The crucible of the period of national division and opposing states in Korea was the decade from 1943 to 1953. The politics of contemporary Korea cannot be understood without comprehending the events of this decade. It was the breeding ground of the two Koreas, of war, and of a reordering of international politics in Northeast Asia.

From the time of the tsars, Korea was a concern of Russian security. The Russo–Japanese War was fought in part over the disposition of the Korean Peninsula. It was often surmised that the Russians saw Korea as a gateway to the Pacific, and especially to warm-water ports. Furthermore, Korea had one of Asia’s oldest communist movements.

Thus, it would appear that postwar Korea was of great interest to the Soviet Union; many have thought that its policy was a simple matter of Sovietizing northern Korea, setting up a puppet state, and then, in 1950, directing Kim Il Sung to unify Korea by force.

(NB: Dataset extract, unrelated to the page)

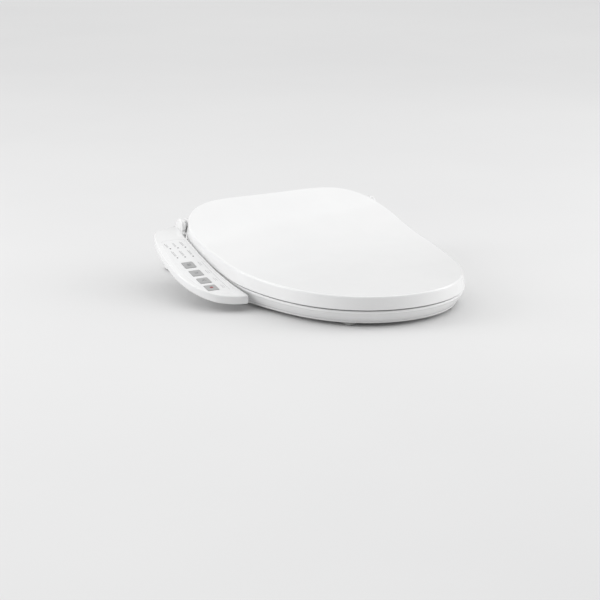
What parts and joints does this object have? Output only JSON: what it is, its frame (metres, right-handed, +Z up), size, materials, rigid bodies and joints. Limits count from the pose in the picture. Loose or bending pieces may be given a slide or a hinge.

There was greater complexity than this in Soviet policy, however, as historian Andrei Lankov’s scholarship has demonstrated. The Soviets did not get a warm-water port out of their involvement in Korea, and they did not have an effective relationship with Korean communists. Communist Party of the Soviet Union general secretary Joseph V. Stalin purged and even shot many of the Koreans who had functioned in the Comintern, and he did not help Kim Il Sung and other guerrillas in their struggle against the Japanese.

The United States took the initiative in big-power deliberations on Korea during World War II, suggesting a multilateral trusteeship for postwar Korea to the British in March 1943, and to the Soviets at the end of the same year. President Franklin D. Roosevelt, worried about the disposition of enemy-held colonial territories and aware of colonial demands for independence, sought a gradualist, tutelary policy of preparing colonials (like the Koreans) for self-government and independence.

At the Cairo Conference in December 1943, the Allies, at the urging of the United States, declared that after Japan was defeated, Korea would become independent “in due course,” a phrase consistent with Roosevelt’s ideas. At about the same time, planners in the US Department of State drastically altered the traditional US policy of noninvolvement toward Korea by defining the security of the peninsula as important to the security of the postwar Pacific, which was, in turn, important to US national security.

At a midnight meeting in Washington on August 10–11, 1945, US War Department officials, including John J. McCloy and Dean Rusk, decided to make the thirty-eighth parallel—roughly the half-way point between the northern and southern extremities of Korea — the dividing line between Soviet and US zones in Korea. Neither the Soviets nor the Koreans were consulted. The day following Japan’s surrender — August 15, 1945—was designated as the date of Korean independence from Japan. Then, when 25,000 US soldiers occupied southern Korea in early September 1945, they found themselves up against a strong Korean impulse for independence and for thorough reform of colonial legacies. By and large, Koreans wished to solve their problems themselves and resented any implication that they were not ready for self-government.

During World War II, Stalin usually did not voice an opinion in his discussions with Roosevelt about Korea. From 1941 to 1945, Kim Il Sung and other guerrillas were given sanctuary in Sino–Soviet border towns near Khabarovsk, trained at a small school, and dispatched as agents into Japanese-held territory. Recent research by Japanese historian Wada Haruki suggests that Chinese communists controlled the border camps, not Russians.

Although the US Department of State suspected that as many as 30,000 Koreans were being trained as Soviet guerrilla agents, postwar North Korean documents, captured by forces led by General Douglas MacArthur, show that there could not have been more than a few hundred guerrilla agents. When the Soviets occupied Korea north of the thirty-eighth parallel in August 1945, they brought these Koreans (often termed Soviet–Koreans, even though most of them were not Soviet citizens) with them.

Although this group was not large, several of them became prominent in the regime, for example Ho Ka-i, an experienced party organizer, and Nam Il, whom Americans came to know during the Korean War when he led the North Korean delegation in peace talks. The Soviets acquiesced to the thirty-eighth parallel decision without saying a word about it and then accepted the US plan for a multilateral trusteeship at a foreign ministers’ meeting in December 1945. Over the succeeding two years, the two powers held so-called joint commission meetings trying to resolve their differences and establish a provisional government for Korea.